To find the other part of the equation we need to look inside the reward center of the brain. Here we will find that the pleasure center of the brain has been overly stimulated by too much sugar and the dopamine receptors have down regulated – become fewer. Now you need more sugar to get the same pleasurable feeling – your tolerance has gone up and when you are not on the sugar you experience withdrawal.
Being addicted to sugar – the process of down regulation, where the pleasure receptors of the brain are made fewer and an increased tolerance and withdrawal occurs is exactly the same process as an addiction to booze, cigarettes, marijuana, cocaine etc.
When you eat sugar, your brain’s natural opioids kick into gear and this is the start of an addiction. Keep this up and over time you will have developed a potent addiction. Your brain becomes addicted to releasing these opioids again and again.

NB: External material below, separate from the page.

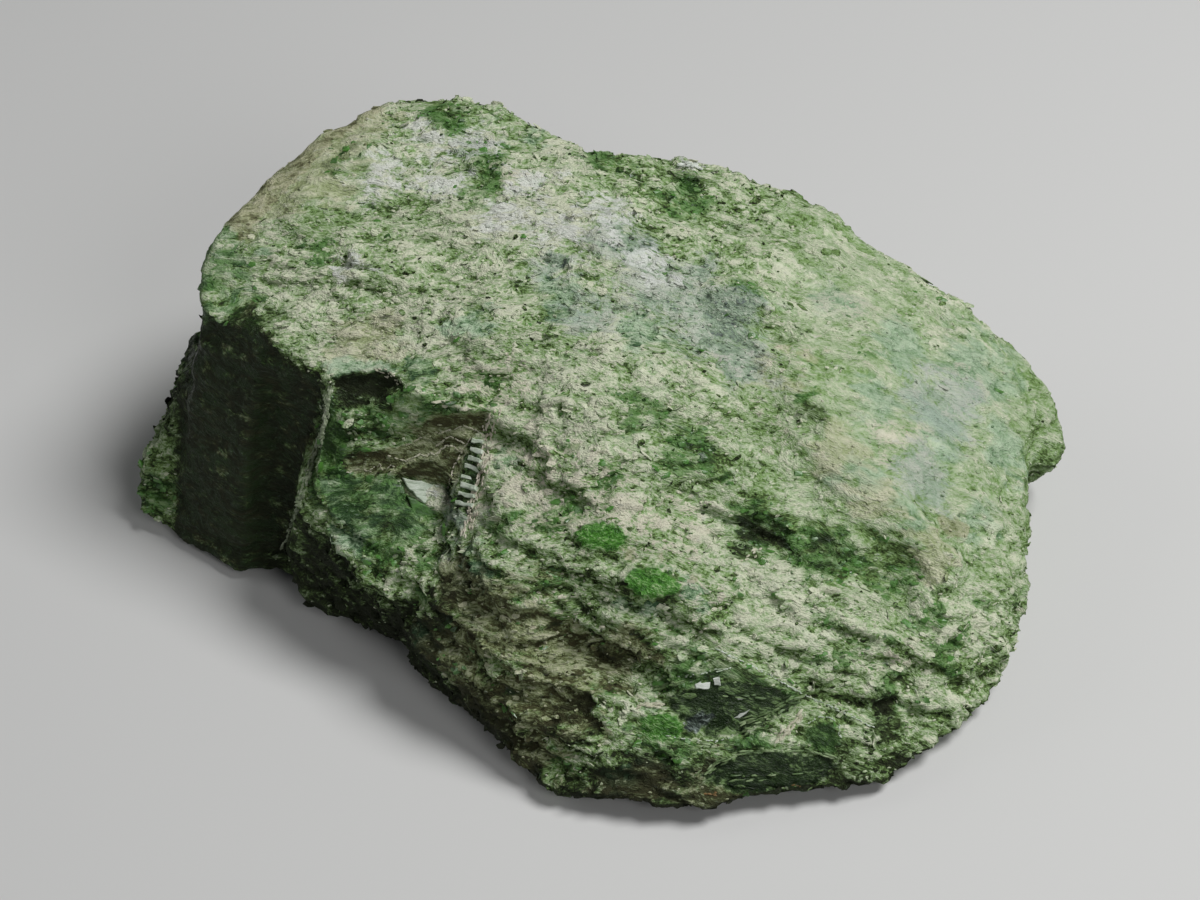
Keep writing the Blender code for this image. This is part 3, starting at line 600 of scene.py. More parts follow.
# %% Write the skin's attributes
# The dark spots, partly painted shade, are made stronger, and weaker on faces that look up, where no shade
# falls
DARK_GAIN = 1.25
DARK_ON_TOP = 0.5
HEIGHT_GAIN = 0.34

skin_data = mesh_of(skin, "rock_skin")
skin_data.shade_smooth()
finished = np.array([vertex.co[:] for vertex in skin_data.vertices]) / MM
stone_tree = BVHTree.FromPolygons([vertex.co for vertex in skin_data.vertices],
                                  [tuple(face.vertices) for face in skin_data.polygons])


def write_attribute(mesh, name, values):
    layer = mesh.attributes.new(name, "FLOAT", "POINT")
    layer.data.foreach_set("value", np.asarray(values, dtype=np.float32))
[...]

Researchers believe that the sweet receptors located on our tongue evolved many thousands of years ago when we had very little access to sweet stuffs. This mechanism has not been able to adapt to today’s high sugar environment and therefore the brain is overly stimulated, leading to a powerful, biochemical addiction.
The more sugar you eat the more you crave. Fructose is a powerful pro-inflammatory agent that speeds up the aging process. It also promotes the worst kind of fat, belly fat which is indicative of diabetes and heart disease.
It is obvious by now that sugar is most certainly toxic, is highly addictive and even has the power to rewire our brain. It should be clear that you need to avoid this stuff at all costs. For those of you who may be addicted to sugar, it is best to quit cold turkey but if this doesn’t work then you should seek help from an addictions specialist.
If you still need the occasional something sweet on your lips then you can try stevia, a non-addictive, natural sweetener. Whatever you do do not use any artificial sweeteners as these are even worse than sugar. You CAN stop being addicted to sugar!